What the exercise asks
Include in the output exactly the lines from the opening of the data through the line containing "self.slots.append(np.full(len(faces), slot))", and nothing more.

#####

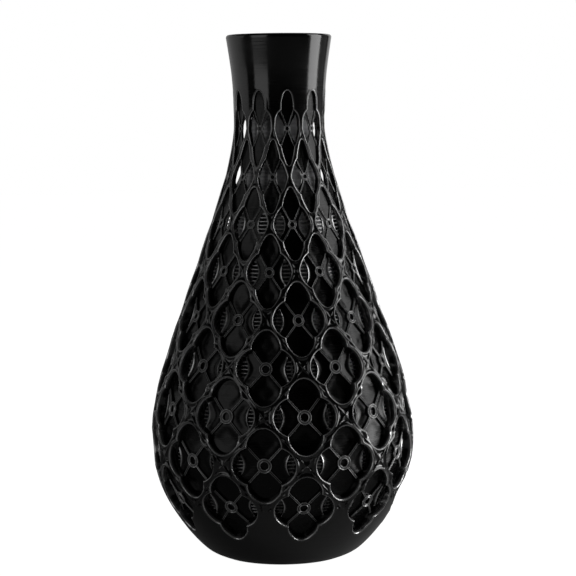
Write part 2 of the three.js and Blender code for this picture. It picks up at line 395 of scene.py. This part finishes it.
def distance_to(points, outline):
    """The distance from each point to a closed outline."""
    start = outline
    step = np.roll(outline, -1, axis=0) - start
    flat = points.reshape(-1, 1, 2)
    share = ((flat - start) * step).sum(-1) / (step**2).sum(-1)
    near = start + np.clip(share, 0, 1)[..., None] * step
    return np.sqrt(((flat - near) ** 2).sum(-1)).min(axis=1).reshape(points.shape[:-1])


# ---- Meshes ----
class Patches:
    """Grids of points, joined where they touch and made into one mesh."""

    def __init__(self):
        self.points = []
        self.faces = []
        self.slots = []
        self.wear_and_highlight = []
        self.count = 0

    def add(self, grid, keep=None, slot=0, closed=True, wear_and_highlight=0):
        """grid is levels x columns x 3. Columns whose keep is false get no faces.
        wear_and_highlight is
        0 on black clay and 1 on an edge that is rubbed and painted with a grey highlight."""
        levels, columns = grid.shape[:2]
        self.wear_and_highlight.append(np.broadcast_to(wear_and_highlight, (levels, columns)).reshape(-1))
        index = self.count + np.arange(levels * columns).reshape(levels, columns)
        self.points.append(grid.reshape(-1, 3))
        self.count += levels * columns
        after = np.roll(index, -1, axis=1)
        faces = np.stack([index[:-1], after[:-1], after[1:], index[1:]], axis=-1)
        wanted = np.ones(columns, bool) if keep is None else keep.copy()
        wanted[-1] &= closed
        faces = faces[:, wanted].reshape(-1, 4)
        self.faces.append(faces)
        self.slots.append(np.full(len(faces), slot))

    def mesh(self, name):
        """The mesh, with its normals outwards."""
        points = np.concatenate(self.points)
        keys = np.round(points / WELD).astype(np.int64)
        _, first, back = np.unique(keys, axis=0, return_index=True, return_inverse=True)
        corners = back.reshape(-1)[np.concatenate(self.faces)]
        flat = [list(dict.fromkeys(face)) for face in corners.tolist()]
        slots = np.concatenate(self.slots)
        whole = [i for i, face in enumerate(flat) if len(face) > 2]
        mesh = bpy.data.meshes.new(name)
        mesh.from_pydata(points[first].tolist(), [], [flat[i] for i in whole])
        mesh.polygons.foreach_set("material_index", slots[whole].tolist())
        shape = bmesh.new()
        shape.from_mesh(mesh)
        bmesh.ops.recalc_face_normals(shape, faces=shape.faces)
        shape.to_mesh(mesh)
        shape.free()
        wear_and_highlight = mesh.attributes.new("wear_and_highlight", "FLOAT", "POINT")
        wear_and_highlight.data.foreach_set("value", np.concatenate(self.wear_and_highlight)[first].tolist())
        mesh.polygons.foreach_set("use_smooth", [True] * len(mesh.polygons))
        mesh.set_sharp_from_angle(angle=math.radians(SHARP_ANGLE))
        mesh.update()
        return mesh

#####

Finished answer
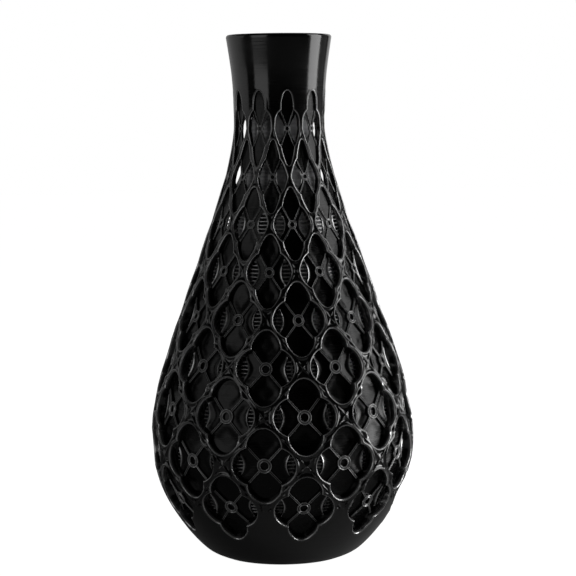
Write part 2 of the three.js and Blender code for this picture. It picks up at line 395 of scene.py. This part finishes it.
def distance_to(points, outline):
    """The distance from each point to a closed outline."""
    start = outline
    step = np.roll(outline, -1, axis=0) - start
    flat = points.reshape(-1, 1, 2)
    share = ((flat - start) * step).sum(-1) / (step**2).sum(-1)
    near = start + np.clip(share, 0, 1)[..., None] * step
    return np.sqrt(((flat - near) ** 2).sum(-1)).min(axis=1).reshape(points.shape[:-1])


# ---- Meshes ----
class Patches:
    """Grids of points, joined where they touch and made into one mesh."""

    def __init__(self):
        self.points = []
        self.faces = []
        self.slots = []
        self.wear_and_highlight = []
        self.count = 0

    def add(self, grid, keep=None, slot=0, closed=True, wear_and_highlight=0):
        """grid is levels x columns x 3. Columns whose keep is false get no faces.
        wear_and_highlight is
        0 on black clay and 1 on an edge that is rubbed and painted with a grey highlight."""
        levels, columns = grid.shape[:2]
        self.wear_and_highlight.append(np.broadcast_to(wear_and_highlight, (levels, columns)).reshape(-1))
        index = self.count + np.arange(levels * columns).reshape(levels, columns)
        self.points.append(grid.reshape(-1, 3))
        self.count += levels * columns
        after = np.roll(index, -1, axis=1)
        faces = np.stack([index[:-1], after[:-1], after[1:], index[1:]], axis=-1)
        wanted = np.ones(columns, bool) if keep is None else keep.copy()
        wanted[-1] &= closed
        faces = faces[:, wanted].reshape(-1, 4)
        self.faces.append(faces)
        self.slots.append(np.full(len(faces), slot))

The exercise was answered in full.